“Quando ha smesso di essere fascista?”, domanda per tre volte l’intervistatore. Risposta (al secondo tentativo): “Il mio atteggiamento forse troppo benevolo verso il Ventennio era (…) mutato fin dai 18 anni, dopo i miei studi all’estero”. Il giornalista ci riprova per la terza volta: e il momento in cui avvertì di “essere cambiato?”. Risposta: “Fu quando mi resi conto delle leggi razziali. Da ragazzo non me ne aveva parlato quasi nessuno, lo ammetto. Poi in me scattò qualcosa che fu amplificato dalla conoscenza della comunità ebraica“.

Fin qui tutto bene (si fa per dire), se non fosse noto il cursus honorum dell’intervistato Ignazio La Russa nel Movimento Sociale Italiano, partito che fu diretta filiazione in età repubblicana della Repubblica di Salò. Ma se si torna all’inizio dell’intervista ci si accorge di una netta incongruenza nelle parole consegnate dal presidente del Senato al Corriere della Sera. Può capitare. In decenni di politica se ne dicono tante. Oppure semplicemente ti trovi talmente a tuo agio nell’esprit du temps di un periodo in cui è accettabile persino inneggiare alla Decima Mas che ti senti in diritto di sbeffeggiare il tuo interlocutore. Fatto sta che a riga 29 dell’articolo, parlando di Tatarella, La Russa racconta: “Era il 1990, stavamo andando a San Gallo, in Svizzera, dove avevo studiato per 5 anni in collegio. E nel tragitto da Milano proposi una piccola deviazione. Quel giorno l’associazione che si occupa delle onoranze ai caduti della Repubblica Sociale – riconosciuta dal Comune di Milano – avrebbe deposto come tutti gli anni un mazzo di fiori nel luogo in cui era stato ucciso Benito Mussolini. Allora dissi a Pinuccio: ‘È solo a tre chilometri, vogliamo andarci?’. Non lo avessi mai detto”. Perché Tatarella si infuriò, disse di no e Ignazio rispose incredulo: “Ma portano solo dei fiori“.

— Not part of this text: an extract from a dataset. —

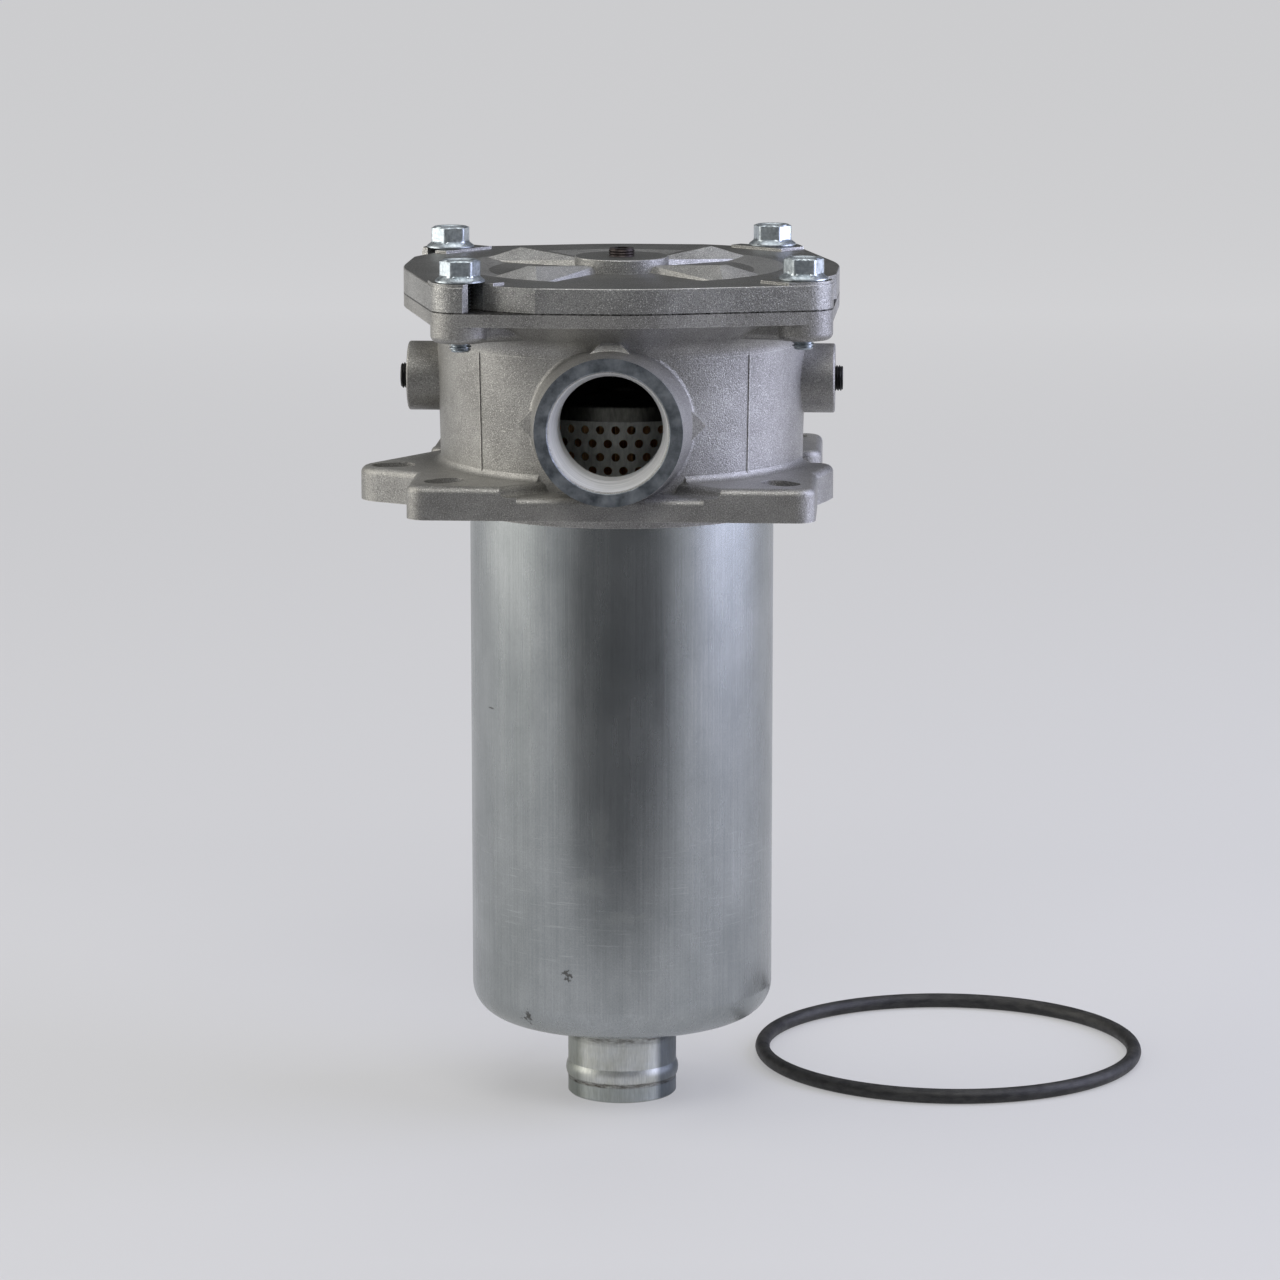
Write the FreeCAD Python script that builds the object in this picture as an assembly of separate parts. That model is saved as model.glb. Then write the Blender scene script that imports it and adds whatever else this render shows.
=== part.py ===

Nato nel 1947, nel 1990 Ignazio La Russa aveva 43 anni. Da quanto racconta, in quel momento voleva unirsi a un gruppo di camerati che si recavano a rendere omaggio al Duce nel luogo in cui era stato fucilato. A quella data, è lecito inferire, l’atteggiamento “benevolo verso il Ventennio” dell’uomo che oggi ricopre la seconda carica dello Stato non era esattamente mutato. Anzi. Quindi, stando a quanto dice lui stesso, fino al 1990 La Russa non aveva ben compreso cosa fossero le leggi razziali promulgate dal regime fascista, argomento che in Italia rientra nei programmi delle scuole medie. Eppure a 43 anni non era proprio un bambino né un ragazzo, la Russa. Da un bel po’ aveva finito le superiori, si era laureato in giurisprudenza a Pavia, aveva sostenuto anche l’esame per l’abilitazione da avvocato. Ma, disdetta, nessuno era stato in grado di spiegargli e fargli capire l’orrore delle leggi varate il 5 settembre 1938 che allinearono nell’atteggiamento verso gli ebrei l’Italia fascista di Mussolini a quella nazista di Adolf Hitler. Non glielo avevano raccontato bene. Poi qualcuno se la prende quando dici che la scuola non funziona.